If you use tampons, or sanitary pads, then every month you send a whole heap of stuff to landfill or into the water system. Taken over the fertile years of a woman’s life, that’s a lot of throwing away.
Adverts for sanitary wear are all about being able to carry on as normal (even is most of us don’t habitually skate around in white trousers). It’s about being clean and nice, so that no one will know. Pads are absorbent, keeping all that icky mess away from your skin. Demonstrations of absorbency don’t show anything that resembles blood. Last time I saw an advert, there was a nice, clean, clinical looking blue fluid.
Women bleed. It’s one of the things that sets us apart from men. It is a key thing defining the journey from girl to adult. A critical part of our fertility and sexuality. It ties us to the tides of the moon. It isn’t dirty, it shouldn’t have to be a terrible, embarrassing secret.
Last year I discovered I was allergic to the sanitary pads. They were making me sore. It sent me on a journey. I invested in a mooncup – a nifty bit of latex technology that allows you to choose where your blood goes. Collecting my own blood, I’ve put it on the land. It was a simple, non-ritual kind of thing to do, affirming my connection with the soil, giving back what had come from me. I recommend it as a thing to explore.

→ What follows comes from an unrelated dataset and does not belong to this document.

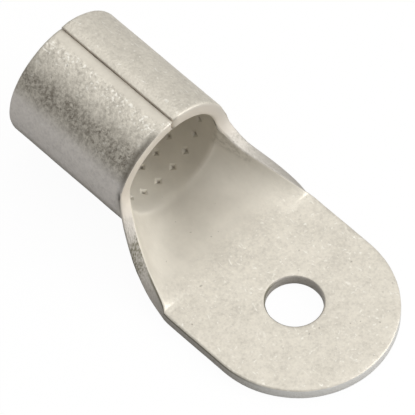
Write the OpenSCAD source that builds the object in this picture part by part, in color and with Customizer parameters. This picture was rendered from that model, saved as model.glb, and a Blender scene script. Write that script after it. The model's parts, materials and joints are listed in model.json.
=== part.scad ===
// Crimp lug, stamped and rolled from one sheet of tinned copper: a tubular barrel with a butt seam
// along its top, an open neck that uncurls, and a flat round-ended palm with a stud hole.
// The origin is the stud hole's centre on the underside. +X points to the palm's tip, +Z is up.
// All sizes are in millimetres.

/* [Sheet] */
// Thickness of the sheet
sheet_t = 1.65; // [1.2:0.05:2]
// Rounding of the sheared edges
edge_r = 0.3; // [0.1:0.05:0.5]

/* [Barrel] */
// Bore that takes the stripped conductor
bore_d = 13.2; // [12:0.1:14.5]
// Length of the barrel along its seam
barrel_len = 17.6; // [15:0.1:20]
// Width of the rounded sheet edge beside the seam
seam_w = 1.2; // [0.6:0.1:1.5]
// How far that edge drops into the seam
seam_drop = 0.25; // [0.1:0.05:0.4]
// How far the other sheet edge stands proud at the seam
seam_peak = 0.25; // [0.05:0.05:0.35]

/* [Serrations] */
// Rings of punched pits inside the barrel
pit_rings = 5; // [1:1:5]
// Pits in each ring
pits_per_ring = 18; // [8:1:20]
// Distance between rings
pit_pitch = 2.7; // [2:0.1:2.8]
// From the barrel's mouth to the first ring
pit_inset = 2.8; // [1.5:0.1:3]
// Width of a pit across its corners
pit_w = 1.2; // [0.6:0.1:1.6]
// Depth of a pit
pit_depth = 0.3; // [0.2:0.05:0.6]

/* [Neck] */
// Length of the neck, from the mouth of the barrel to the flat palm
neck_len = 10; // [8:0.5:14]
// Width of the flat blank where the neck leaves the barrel
neck_w = 21.5; // [18:0.1:24]
// Radius of the blank's inside corner between the barrel and the neck
corner_r = 3; // [1:0.1:3.4]

/* [Palm] */
// Width of the palm
palm_w = 22.6; // [20:0.2:26]
// How much wider than the neck the flattened palm is, on each side
palm_spread = 0.05; // [0.02:0.01:0.3]
// From the stud hole's centre to the start of the flat palm
hole_to_neck = 8.9; // [7:0.1:12]
// From the stud hole's centre to the palm's tip
hole_to_tip = 11.8; // [11.2:0.1:14]
// Stud hole, for an M6 stud
hole_d = 6.4; // [5:0.1:8.5]

/* [Hidden] */
TIN = [0.80, 0.78, 0.72];
$fn = 96;

// Turn of each ring's first pit from the bottom, as a share of the spacing
PIT_PHASE = 0.18;

// Barrel and palm along X
bore_r = bore_d / 2;
barrel_r = bore_r + sheet_t;
mid_r = bore_r + sheet_t / 2;
flat_x = -hole_to_neck;
mouth_x = flat_x - neck_len;
back_x = mouth_x - barrel_len;
tip_r = palm_w / 2;
tip_x = hole_to_tip - tip_r;

// Seam: how far round the barrel its sprung edge reaches
LIP_ANGLE = 60;
LIP_STEPS = 14;

// Neck: how its curl fades toward the palm, and how the bending moves out to the sheet's edges
CURL_POWER = 0.36;
CURL_START = 0.26;
CURL_END = 0.12;
FOCUS = 4.6;
FOCUS_POWER = 1.36;
BEND_STEPS = 40;
NECK_STATIONS = 14;
CORNER_STATIONS = 4;
SPAN_STEPS = 12;
EDGE_STEPS = 3;

// Joints between the neck and its neighbours: a short lap inside them, a little thinner
LAP = 0.6;
LAP_SKIN = 0.2;
SKIN = 0.02;

// The blank's half width at u, from 0 at the mouth to 1 at the flat palm
neck_half = neck_w / 2;
palm_half = palm_w / 2 - palm_spread;
function smooth(u) = u * u * (3 - 2 * u);
function corner(dx) = dx < corner_r ? corner_r - sqrt(corner_r ^ 2 - (corner_r - dx) ^ 2) : 0;
function half_width(u) = neck_half + (palm_half - neck_half) * smooth(u) + corner(u * neck_len);

// The bent section at u: how far its edge has turned, and the turn at the share t of the half width
function eased(t, run) = t ^ 2 * (1 + run) / (t + run);
function left_of_curl(u) = eased(max(1 - eased(u, CURL_START), 0), CURL_END);
function curl(u) = half_width(u) / mid_r * left_of_curl(u) ^ CURL_POWER * 180 / PI;
function turn(u, t) = curl(u) * t ^ (1 + FOCUS * u ^ FOCUS_POWER);

// The section's middle line at u, followed in small steps from its middle out: [y, z] at each step
function middle_line(u) =
    let (ds = half_width(u) / BEND_STEPS)
    [for (i = 0, y = 0, z = 0, a = turn(u, 0.5 / BEND_STEPS); i <= BEND_STEPS;
        y = y + ds * cos(a), z = z + ds * sin(a), i = i + 1, a = turn(u, (i + 0.5) / BEND_STEPS)) [y, z]];

// A point of the sheet: s along the section from its middle, h above the middle of the thickness
function bend(line, u, s, h) =
    let (t = min(abs(s) / half_width(u), 1), a = turn(u, t), k = t * BEND_STEPS,
        i = min(floor(k), BEND_STEPS - 1), p = line[i] + (line[i + 1] - line[i]) * (k - i))
    [sign(s) * (p[0] - h * sin(a)), sheet_t / 2 + p[1] + h * cos(a)];

// Distances from the middle to half width w, closer together over the rounded edge
function span(w) = concat(
    [for (i = [0 : SPAN_STEPS]) (w - edge_r) * i / SPAN_STEPS],
    [for (i = [1 : EDGE_STEPS]) w - edge_r + edge_r * sin(90 * i / EDGE_STEPS)]);
function both_sides(d) = concat([for (i = [len(d) - 1 : -1 : 1]) -d[i]], d);

// Half the thickness at s, less the rounding of the edge
function half_t(s, w) =
    let (e = max(abs(s) - (w - edge_r), 0)) sheet_t / 2 - edge_r + sqrt(max(edge_r ^ 2 - e ^ 2, 0));

// One ring of points round the section at u, its skin taken off all round
function ring(x, u, skin) =
    let (w = half_width(u) - skin, row = both_sides(span(w)), n = len(row), line = middle_line(u))
    concat(
        [for (s = row) let (p = bend(line, u, s, skin - half_t(s, w))) [x, p[0], p[1]]],
        [for (i = [n - 1 : -1 : 0]) let (s = row[i], p = bend(line, u, s, half_t(s, w) - skin)) [x, p[0], p[1]]]);

// Stations follow the corner's arc first, then come closer together toward the palm
corner_u = [for (i = [0 : CORNER_STATIONS]) corner_r * (1 - cos(90 * i / CORNER_STATIONS)) / neck_len];
last_u = corner_u[CORNER_STATIONS];
later_u = [for (i = [1 : NECK_STATIONS]) last_u + (1 - last_u) * sin(90 * i / NECK_STATIONS)];
neck_u = concat(corner_u, later_u);

// A closed skin over rings of n points, where each end cap joins a ring's lower and upper rows
function loft_faces(rings, n) = concat(
    [for (k = [0 : rings - 2], i = [0 : n - 1])
        let (a = k * n + i, b = k * n + (i + 1) % n, c = a + n, d = b + n) each [[a, d, b], [a, c, d]]],
    [for (i = [0 : n / 2 - 2]) [i, i + 1, n - 2 - i, n - 1 - i]],
    [for (i = [0 : n / 2 - 2]) let (e = (rings - 1) * n) [e + i, e + n - 1 - i, e + n - 2 - i, e + i + 1]]);

module along_x(length) {
    rotate([90, 0, 90]) linear_extrude(length) children();
}

// The tube's section: the near sheet edge is rounded down at the seam, the far one springs out a little
module barrel_section() {
    edge_z = sqrt(barrel_r ^ 2 - seam_w ^ 2);
    drop = edge_z - (barrel_r - seam_drop);
    round_r = (seam_w ^ 2 + drop ^ 2) / (2 * drop);
    difference() {
        union() {
            circle(barrel_r);
            polygon(concat([[0, mid_r]], [for (i = [0 : LIP_STEPS])
                let (r = barrel_r + seam_peak * (1 - smooth(i / LIP_STEPS)), a = LIP_ANGLE * i / LIP_STEPS)
                [r * sin(a), r * cos(a)]]));
        }
        circle(bore_r);
        difference() {
            translate([-1.5 * seam_w, mid_r]) square([1.5 * seam_w, sheet_t]);
            translate([-seam_w, edge_z - round_r]) circle(round_r);
        }
    }
}

module barrel() {
    difference() {
        translate([back_x, 0, barrel_r]) along_x(barrel_len) barrel_section();
        serrations();
    }
}

// Square pits with sloping sides, their corners in line with the barrel
module serrations() {
    slope = pit_w / 2 / pit_depth;
    for (i = [0 : pit_rings - 1], k = [0 : pits_per_ring - 1])
        translate([mouth_x - pit_inset - i * pit_pitch, 0, barrel_r])
            rotate([(k + PIT_PHASE) * 360 / pits_per_ring, 0, 0]) translate([0, 0, -bore_r - pit_depth])
                cylinder(h = 2 * pit_depth, r1 = 0, r2 = 2 * pit_depth * slope, $fn = 4);
}

module neck() {
    rings = concat(
        [ring(mouth_x - LAP, 0, LAP_SKIN)],
        [for (u = neck_u) ring(mouth_x + u * neck_len, u, SKIN)],
        [ring(flat_x + LAP, 1, LAP_SKIN)]);
    polyhedron([for (r = rings) each r], loft_faces(len(rings), len(rings[0])), convexity = 4);
}

// Half of the palm's section, with both of its sheared edges rounded
module half_palm_section() {
    square([tip_r - edge_r, sheet_t]);
    translate([0, edge_r]) square([tip_r, sheet_t - 2 * edge_r]);
    for (z = [edge_r, sheet_t - edge_r]) translate([tip_r - edge_r, z]) circle(edge_r);
}

module palm() {
    for (side = [0, 1]) mirror([0, side, 0])
        translate([flat_x, 0, 0]) along_x(tip_x - flat_x) half_palm_section();
    translate([tip_x, 0, 0]) rotate([0, 0, -90]) rotate_extrude(angle = 180) half_palm_section();
}

module lug() {
    color(TIN) difference() {
        union() {
            barrel();
            neck();
            palm();
        }
        translate([0, 0, -1]) cylinder(h = sheet_t + 2, d = hole_d);
    }
}

lug();
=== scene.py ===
"""Looks of a crimp lug that is stamped and rolled from one sheet of tinned copper.

The lug is modelled as it is made. A flat blank is laid out, thickened, rounded at its sheared edges and
punched with its serrations. Then every point is bent to its place, from the flat palm to the closed barrel.
"""

import json
import logging
import math
from dataclasses import dataclass, field
from enum import Enum
from typing import Any, Sequence, Union

import bmesh
import bpy
from mathutils import Matrix, Vector, noise


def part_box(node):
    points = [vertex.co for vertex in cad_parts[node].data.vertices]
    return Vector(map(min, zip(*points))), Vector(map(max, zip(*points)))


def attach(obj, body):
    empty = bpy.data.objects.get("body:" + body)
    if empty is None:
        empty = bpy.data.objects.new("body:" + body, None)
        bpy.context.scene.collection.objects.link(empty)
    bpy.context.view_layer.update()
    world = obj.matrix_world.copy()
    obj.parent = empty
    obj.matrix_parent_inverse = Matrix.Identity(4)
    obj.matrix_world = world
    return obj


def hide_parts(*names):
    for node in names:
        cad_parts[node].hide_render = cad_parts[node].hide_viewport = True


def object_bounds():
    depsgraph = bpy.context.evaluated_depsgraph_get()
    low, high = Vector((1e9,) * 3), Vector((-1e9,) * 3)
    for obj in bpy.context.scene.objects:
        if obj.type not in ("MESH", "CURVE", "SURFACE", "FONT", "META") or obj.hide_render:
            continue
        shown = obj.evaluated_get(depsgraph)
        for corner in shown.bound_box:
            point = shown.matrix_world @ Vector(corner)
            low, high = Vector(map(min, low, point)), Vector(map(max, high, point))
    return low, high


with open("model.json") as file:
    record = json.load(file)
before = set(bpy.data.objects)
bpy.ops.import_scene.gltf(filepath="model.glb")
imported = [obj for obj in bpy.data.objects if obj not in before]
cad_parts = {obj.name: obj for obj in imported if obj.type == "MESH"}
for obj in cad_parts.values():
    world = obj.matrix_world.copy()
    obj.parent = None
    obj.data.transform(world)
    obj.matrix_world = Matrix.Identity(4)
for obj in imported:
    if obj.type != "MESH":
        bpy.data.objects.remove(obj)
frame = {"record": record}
CAD_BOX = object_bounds()

Colour = tuple[float, float, float]

MM = 0.001
NODE = "lug"
BODY = "root"
BLANK_PLACE = "blank_place"
log = logging.getLogger(NODE)


class Surface(Enum):
    """The finishes of the lug, in the order of its material slots."""

    PLATED = 0
    SHEARED = 1


def smooth(t: float) -> float:
    """Ease from 0 to 1 with level ends."""
    t = min(max(t, 0.0), 1.0)
    return t * t * (3.0 - 2.0 * t)


def eased(t: float, run: float) -> float:
    """Rise from 0 to 1, level at first and straight once t is well past run."""
    return t * t * (1.0 + run) / (t + run)


def blend(a: float, b: float, t: float) -> float:
    """Go from a to b as t goes from 0 to 1."""
    return a + (b - a) * t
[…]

I also used my son’s old nappies, cutting them down to size, folding and stitching to make fabric pads that could be used and washed. It’s the kind of thing our grandmothers did, in the ‘dark ages’ before tampons and pads with wings.
And you know, it works. I’ve had the odd leak, but I’ve had leaks with pads too, they aren’t perfect. No more soreness. I save a little money each month not buying the pads. I put less into the bin, which is green. I feel a lot better for it. There’s a sense of cleanness that comes, not from being blood free, but from having a better relationship both with my body, and the planet.
Bleed red. Bleed green. It’s nothing to be ashamed of.